Technological progress, social complexities, and ecological and health crises are forcing us to reconsider the terms of our existence and the nature of our relations with the natural and social reality.We know that many social practices implemented through information technologies create value, namely a “documedial” capital – i.e., the value of the data generated by processing and sharing the traces we produce using the Web. This capital is exploited by digital platforms but is rarely conceptualised or capitalised for the benefit of the community or future generations like a “webfare”. An integration between the theory of transgenerationality and the theory of documedial capital seems therefore promising for identifying economic resources that policy makers can use to support the implementation of transgenerational policies aimed at social and environmental sustainability. Possible research lines: - Institutions. Characteristics of national and European institutions functional to a transgenerational society;- Representation. Representing future generations: philosophical, legal and political instruments;- Education. How to educate to sustainable development to prevent climate change and demographic impacts, and create and strengthen resilient and OSS-centred school systems.
The ideal candidate has a good knowledge of philosophy, its history and concepts; she/he possesses the conceptual tools suitable for the development of independent, but above all interdisciplinary research; she/he has good interpersonal skills, the ability to work in a team in a fruitful manner, and the interest in expounding her/his own point of view.

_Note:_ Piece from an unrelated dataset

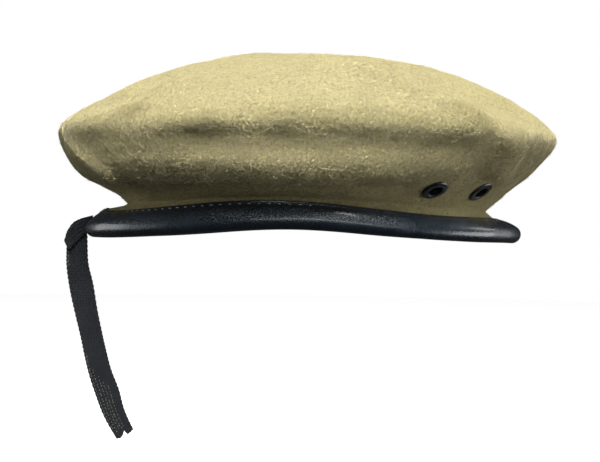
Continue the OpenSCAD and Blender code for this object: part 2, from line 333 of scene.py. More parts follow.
def cloth_material(name, low, high, weave, roughness=0.8, sheen=0.3, depth=0.0002):
    """A woven cloth whose threads are weave metres apart."""
    m = Nodes(name, Roughness=roughness, Sheen_Weight=sheen, Specular_IOR_Level=0.3)
    waves = [m.add("ShaderNodeTexWave", {"Vector": m.place, "Scale": 1 / (weave * TURN),
                                         "Distortion": 0.6, "Detail": 1.0},
                   bands_direction=axis).outputs["Fac"] for axis in ("X", "Y", "Z")]
    pattern = m.total((waves[0], 0.4), (waves[1], 0.4), (waves[2], 0.4))
    tone = m.total((m.noise(0.006, 3), 0.6), (pattern, 0.35))
    m.colour(m.ramp(tone, [(0.25, low), (0.75, high)]))
    m.bump(pattern, depth, 0.8)
    return m.material


def thread_material(name, low, high):
    m = Nodes(name, Roughness=0.7, Sheen_Weight=0.3)
    m.colour(m.ramp(m.noise(0.0008, 2), [(0.3, low), (0.7, high)]))
    m.bump(m.noise(0.0003, 2, 0.5, m.stretched((1.0, 1.0, 2.5))), 0.0001, 0.7)
    return m.material


def enamel_material():
    """Black enamelled brass, with brighter worn patches."""
    m = Nodes("black_enamel", Metallic=0.35, Specular_IOR_Level=0.6, Coat_Weight=0.25,
              Coat_Roughness=0.2)
    worn = m.noise(0.0015, 4, 0.65)
    m.colour(m.ramp(worn, [(0.45, (0.006, 0.007, 0.010)), (0.78, (0.045, 0.050, 0.060))]))
    m.roughness(m.spread(worn, 0.3, 0.7, 0.28, 0.50))
    m.bump(m.noise(0.0009, 2), 0.00008, 0.5)
    return m.material


def board_material():
    m = Nodes("fibre_board", Roughness=0.85)
    m.colour(m.ramp(m.noise(0.0018, 4, 0.7), [(0.3, (0.16, 0.10, 0.05)), (0.7, (0.30, 0.20, 0.11))]))
    m.bump(m.noise(0.0008, 3), 0.0002, 0.6)
    return m.material


FELT = felt_material()
LEATHER = leather_material()
LINING = cloth_material("lining_cloth", (0.012, 0.012, 0.014), (0.034, 0.034, 0.038), 0.0007, 0.55)
TAPE = cloth_material("braided_tape", (0.007, 0.009, 0.013), (0.018, 0.021, 0.027), 0.0008, sheen=0.15)
TAPE_DOTS = thread_material("tape_dots", (0.08, 0.08, 0.065), (0.17, 0.17, 0.14))
THREAD = thread_material("khaki_thread", (0.40, 0.38, 0.30), (0.70, 0.67, 0.56))
BLACK_THREAD = thread_material("black_thread", (0.010, 0.010, 0.010), (0.030, 0.030, 0.030))
ENAMEL = enamel_material()
BOARD = board_material()
NAP = thread_material("nap_fibre", (0.44, 0.39, 0.20), (0.72, 0.66, 0.41))
LABEL = cloth_material("label_cloth", (0.46, 0.46, 0.43), (0.62, 0.62, 0.58), 0.0006)

# ------------------------------------------------------------------ crown shape
felt_low, felt_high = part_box("crown_felt")
CROWN_A = (felt_high.x - felt_low.x) / 2
CROWN_B = (felt_high.y - felt_low.y) / 2
CROWN_TOP = felt_high.z
FELT_T = 2.2 * MM

NECK_A, NECK_B = 95.5 * MM, 84.6 * MM

# Heights in mm, each for the side, the front and the back
NECK_Z = (20.5, 16.4, 17.6)
RIM_Z = (49.5, 53, 56.5)

# Underside sections from the neck to the rim, as shares of the way out and of the way up
SECTIONS = {
    "front": [(0, 0), (0.155, 0.16), (0.355, 0.34), (0.56, 0.51), (0.73, 0.68), (0.91, 0.84), (1, 1)],
    "back": [(0, 0), (0.15, 0.14), (0.38, 0.26), (0.64, 0.37), (0.81, 0.53), (0.92, 0.75), (1, 1)],
    "right": [(0, 0), (0.22, 0.09), (0.46, 0.19), (0.68, 0.31), (0.82, 0.49), (0.88, 0.74), (1, 1)],
    "left": [(0, 0), (0.32, 0.14), (0.58, 0.31), (0.78, 0.50), (0.91, 0.69), (0.98, 0.85), (1, 1)]}

# Dome exponents for the side, front and back: the plan one rounds the shoulder, the rise one the top
DOME_PLAN = (2.05, 2.1, 1.85)
DOME_RISE = (1.65, 1.22, 1.26)
ARCH_MIDDLE, ARCH_WIDTH = math.radians(99), math.radians(34)
TIP_ARCH = math.radians(94), math.radians(29)


def mix(a, b, share):
    return a + (b - a) * share


def through(values, t):
    """A smooth curve through evenly spaced values, read at each t from 0 to 1."""
    values = np.asarray(values, float)
    slope = np.gradient(values)
    place = np.asarray(t, float) * (len(values) - 1)
    i = np.clip(np.floor(place).astype(int), 0, len(values) - 2)
    u = place - i
    return (values[i] * (1 + 2 * u) * (1 - u) ** 2 + values[i + 1] * u * u * (3 - 2 * u)
            + slope[i] * u * (1 - u) ** 2 - slope[i + 1] * u * u * (1 - u))


def turned(q):
    """Angle from the front on either side, from 0 to half a turn."""
    return np.arccos(np.clip(np.cos(q), -1, 1))


def arch(q, middle=ARCH_MIDDLE, width=ARCH_WIDTH):
    """How much the side's shape counts at q: the sides arch up over the ears."""
    return np.exp(-((turned(q) - middle) / width) ** 2)


def across(values, q):
    """What is one thing at the side, another at the front and the back, blended by angle."""
    side, front, back = values
    return mix(side, np.where(np.cos(q) > 0, front, back), np.cos(q) ** 2)


def arched(values, q):
    """A height that arches up at the sides."""
    side, front, back = values
    return mix(mix(back, front, (1 + np.cos(q)) / 2), side, arch(q))


def crown_grid(angles, places):
    """Points of the felt's outer face: rows go round, columns run from the neck (-1) to the top (1)."""
    q = angles[:, None]
    s = places[None, :] + 0 * q
    t = 1 + np.minimum(s, 0)
    shares = {name: [through([knot[i] for knot in section], t) for i in (0, 1)]
              for name, section in SECTIONS.items()}
    out, up = (mix(np.where(np.cos(q) > 0, shares["front"][i], shares["back"][i]),
                   np.where(np.sin(q) < 0, shares["right"][i], shares["left"][i]), arch(q))
               for i in (0, 1))
    rim = across(RIM_Z, q) * MM
    turn = np.maximum(s, 0) * math.pi / 2
    reach = np.cos(turn) ** (2 / across(DOME_PLAN, q))
    rise = np.sin(turn) ** (2 / across(DOME_RISE, q))
    above = s > 0
    x = np.where(above, CROWN_A * reach, mix(NECK_A, CROWN_A, out)) * np.cos(q)
    y = np.where(above, CROWN_B * reach, mix(NECK_B, CROWN_B, out)) * np.sin(q)
    z = np.where(above, mix(rim, CROWN_TOP, rise), mix(arched(NECK_Z, q) * MM, rim, up))
    return np.stack([x, y, z], axis=-1)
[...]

The PhD Student will work in the "Labont - Center for Ontology", an interdepartmental center of Unito involving the Departments of Philosophy and Education, Psychology, Law, Management, and Culture, Politics and Society. The Labont seeks to promote scientific research on topics that intersect different subject areas by focusing on ontology (understood as the philosophical discipline that aims at providing an inventory of what exists in a certain domain), and in particular on social ontology and ontology of social organizations, of art, of economics, of law, of gender, of biology, political ontology, ontology of architecture and design, ontology and cognitive science, and psychology.